Paris on Canvas (part 4)

Hi.  This could very well be the last post on this particular project.  I’m going to try and see if these posts can all be transferred to a page to make it more organized.  Not sure yet how to do this.

text from inkjet printer   

There are likely different ways to approach this challenge of  writing on the prepared canvas.  You’ll see in the left picture above that I used CorelDraw on my computer to print  ink type.  I used this as a guide to hand paint the finished piece on the right. Simply flip the paper over and place it on a backlit window or light box.  You’ll be able to see the lines better so as to trace over them with 2B pencil ( see picture below)

By the way, the  laminate fifties counter top in the pics is not real.  It’s a rag rolling technique I used for a fifty year wedding anniversary set/prop.  I’ll tell you about it sometime.

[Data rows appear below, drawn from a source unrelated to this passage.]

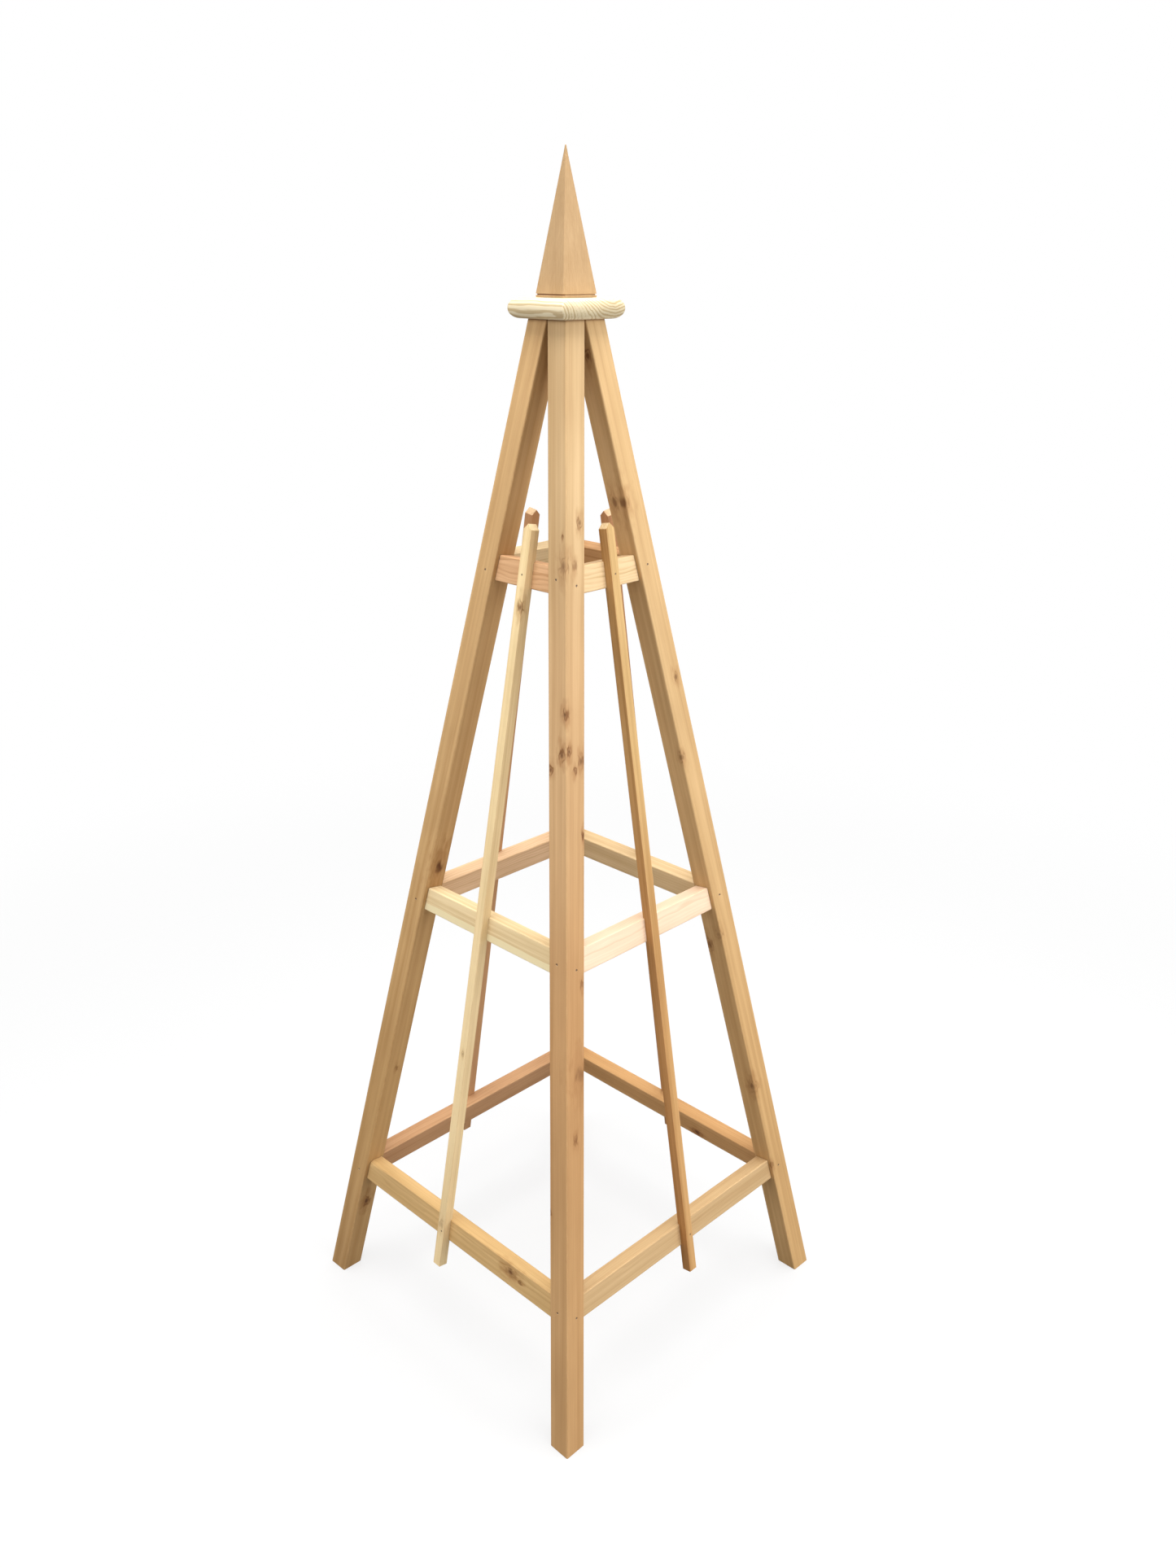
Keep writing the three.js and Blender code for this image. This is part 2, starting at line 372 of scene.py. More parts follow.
def linear(colour):
    """A linear colour from a six-digit sRGB one."""
    channels = []
    for shift in (16, 8, 0):
        value = (colour >> shift & 255) / 255
        channels.append(value / 12.92 if value <= 0.04045 else ((value + 0.055) / 1.055) ** 2.4)
    return (*channels, 1.0)


def new_group(name, inputs, outputs):
    group = bpy.data.node_groups.new(name, "ShaderNodeTree")
    for title, kind in inputs:
        group.interface.new_socket(title, in_out="INPUT", socket_type="NodeSocket" + kind)
    for title, kind in outputs:
        group.interface.new_socket(title, in_out="OUTPUT", socket_type="NodeSocket" + kind)
    graph = Graph(group)
    return graph, graph.add("NodeGroupInput").outputs, graph.add("NodeGroupOutput").inputs


def knot_group():
    """Adds one knot to what the knots before it gave. Push is how far the grain is pushed aside,
    Heart covers the knot itself, Curl the dark arcs of grain round a small one and Halo the stained
    wood above and below it. Ragged is the noise that tears their outlines."""
    sums = [("Push", "Vector"), ("Heart", "Float"), ("Curl", "Float"), ("Halo", "Float")]
    own = [("Place", "Vector"), ("Ragged", "Float"), ("Centre", "Vector"), ("Radius", "Float"),
           ("Strength", "Float")]
    graph, given, result = new_group("knot", own + sums, sums)
    apart = graph.vector("SUBTRACT", given["Place"], given["Centre"])

    def reach(stretch, raggedness):
        length = graph.vector("LENGTH", graph.vector("MULTIPLY", apart, stretch))
        near = graph.math("DIVIDE", length, given["Radius"])
        shift = graph.math("MULTIPLY_ADD", given["Ragged"], raggedness, -raggedness / 2)
        return graph.math("ADD", near, shift)

    def keep_greatest(title, value):
        value = graph.math("MULTIPLY", value, given["Strength"])
        graph.feed(result[title], graph.math("MAXIMUM", value, given[title]))

    near = reach((0.7, 1, 1), 1.6)
    least = graph.math("MAXIMUM", near, 1.0)
    fall = graph.math("DIVIDE", -0.8, graph.math("MULTIPLY", least, least))
    push = graph.scaled(graph.vector("MULTIPLY", apart, (0, 1, 1)), fall)
    graph.feed(result["Push"], graph.vector("ADD", push, given["Push"]))
    keep_greatest("Heart", graph.step(near, 1.15, 0.2))
    ring = graph.math("ABSOLUTE", graph.math("ADD", reach((0.65, 1, 1), 4.5), -1.35))
    small = graph.step(given["Radius"], 8, 4.5)
    broken = graph.math("MULTIPLY", graph.step(given["Ragged"], 0.4, 0.56), small)
    keep_greatest("Curl", graph.math("MULTIPLY", graph.step(ring, 0.65, 0.1), broken))
    keep_greatest("Halo", graph.step(reach((0.36, 0.85, 0.85), 3.0), 2.5, 0.5))
    return graph.tree


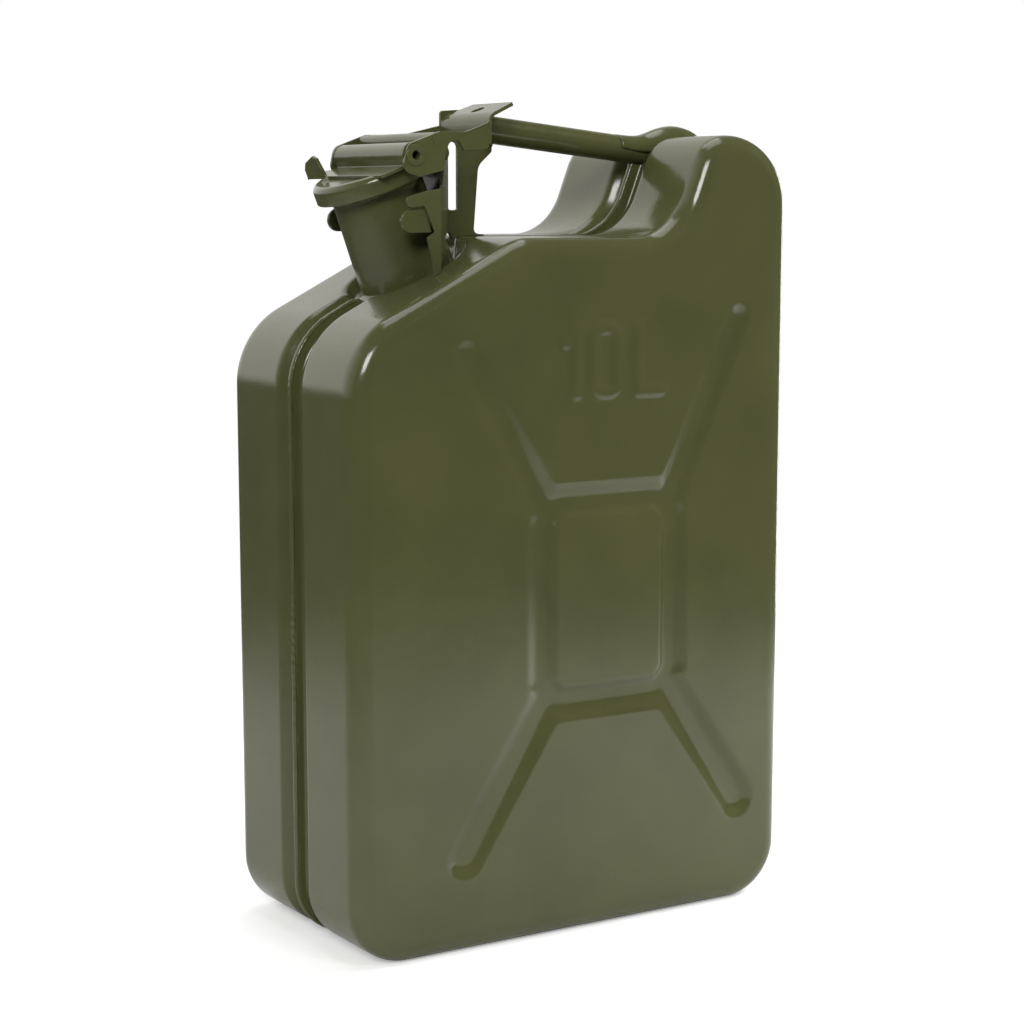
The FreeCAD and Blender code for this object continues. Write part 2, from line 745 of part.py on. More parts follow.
def strut_welds():
    """Weld runs on both sides where the tube meets the strut's head."""
    half = STRUT_THICK / 2
    bead = Part.makeCylinder(1.3, 9.0, Vector(-21.6, half, 386.2), Vector(9, 0, -1))
    bead = bead.cut(box(-60, 60, -half, half, 300, 420)).cut(tube_solid(TUBE_RADIUS))
    far = max(bead.Solids, key=lambda s: s.Volume)
    return Part.makeCompound([far, mirrored(far)])


# ---------------------------------------------------------------- export
def main():
    os.makedirs("parts", exist_ok=True)
    halves, pad_clear = shells()
    can = body_solid(0.0)
    flange_form = outline_prism(0.0, -3, 3).cut(pad_clear)
    parts = dict(halves)
    parts["seam_bead"] = seam_bead(pad_clear)
    parts["neck_tube"] = neck_tube()
    parts["neck_rim"] = neck_rim()
    parts["neck_weld"] = neck_weld()
    parts["breather_tube"] = breather_tube()
    parts["breather_clip"] = breather_clip()
    parts["hinge_bracket"] = hinge_bracket()
    parts["catch_lugs"] = catch_lugs()
    parts["hinge_pin"] = hinge_pin()
    parts["lid_cap"] = lid_cap()
    parts["lid_seal"] = lid_seal()
    parts["seal_retainer"] = seal_retainer()
    parts["retainer_rivet"] = retainer_rivet()
    parts["lid_bridge"] = lid_bridge()
    parts["lever"] = lever()
    parts["lever_pin"] = lever_pin()
    parts["lever_washers"] = lever_washers()
    parts["lever_crossbar"] = lever_crossbar()
    parts["crossbar_rod"] = crossbar_rod()
    parts["handle_tube"] = handle_tube(can, flange_form)
    parts["handle_saddle"] = handle_saddle(can)
    parts["handle_strut"] = handle_strut(flange_form)
    parts["strut_welds"] = strut_welds()
    for name, shape in parts.items():
        shape.exportStep("parts/" + name + ".step")
        facts = (name, len(shape.Solids), shape.isValid(), shape.Volume)
        print("%-16s solids %d valid %s volume %.1f" % facts)


main()
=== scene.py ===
"""Pressed steel jerry can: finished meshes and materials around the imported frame."""

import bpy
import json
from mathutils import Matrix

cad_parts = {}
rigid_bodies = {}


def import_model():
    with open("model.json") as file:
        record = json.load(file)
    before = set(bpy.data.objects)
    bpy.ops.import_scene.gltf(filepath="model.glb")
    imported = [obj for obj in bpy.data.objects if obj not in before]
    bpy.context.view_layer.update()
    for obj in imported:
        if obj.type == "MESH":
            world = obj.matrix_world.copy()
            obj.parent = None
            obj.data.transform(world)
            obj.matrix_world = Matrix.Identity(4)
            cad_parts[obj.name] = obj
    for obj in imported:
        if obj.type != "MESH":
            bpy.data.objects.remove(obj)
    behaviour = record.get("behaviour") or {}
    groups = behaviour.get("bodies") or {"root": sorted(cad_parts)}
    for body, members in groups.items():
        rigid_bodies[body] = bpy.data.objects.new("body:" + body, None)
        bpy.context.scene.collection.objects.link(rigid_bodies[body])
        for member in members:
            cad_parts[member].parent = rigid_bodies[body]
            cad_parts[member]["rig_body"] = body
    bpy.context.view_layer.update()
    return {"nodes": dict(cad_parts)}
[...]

Above is a good picture of the text taped on lightly with green low tack tape ( to hold it still).  On the right is a not-so-good photo of the results of tracing over the font/words.  The blue arrow and lines are supposed to help you see the area where the ‘print’ was made. You can use a dull point pencil to trace over the words so as not to tear the paper or damage the canvas below.

If you have a better method than please share.

At this point I should tell you that some of the edges did have to be glued down i.e. to the sides of the canvas. So I used some white glue for long term strength but tacked them with a medium heat glue gun .  The font used here was French 111 BT, I do believe. You’ll notice a little jagged edge of paper contrasted with the lower left corner of the monitor.  This was left “popped out’ just for texture and effect.  Happy accident.

I used a small liner brush (script liner sample) dipped in Lamp black paint.  The paint was thinned with water just a teeny bit.  The script will not look perfect since you hand painted it.  Just take your time.  If you make a mistake use some wet paper towel to quickly dab off any mistakes.  Think : “Mistakes are good” and you won’t make any.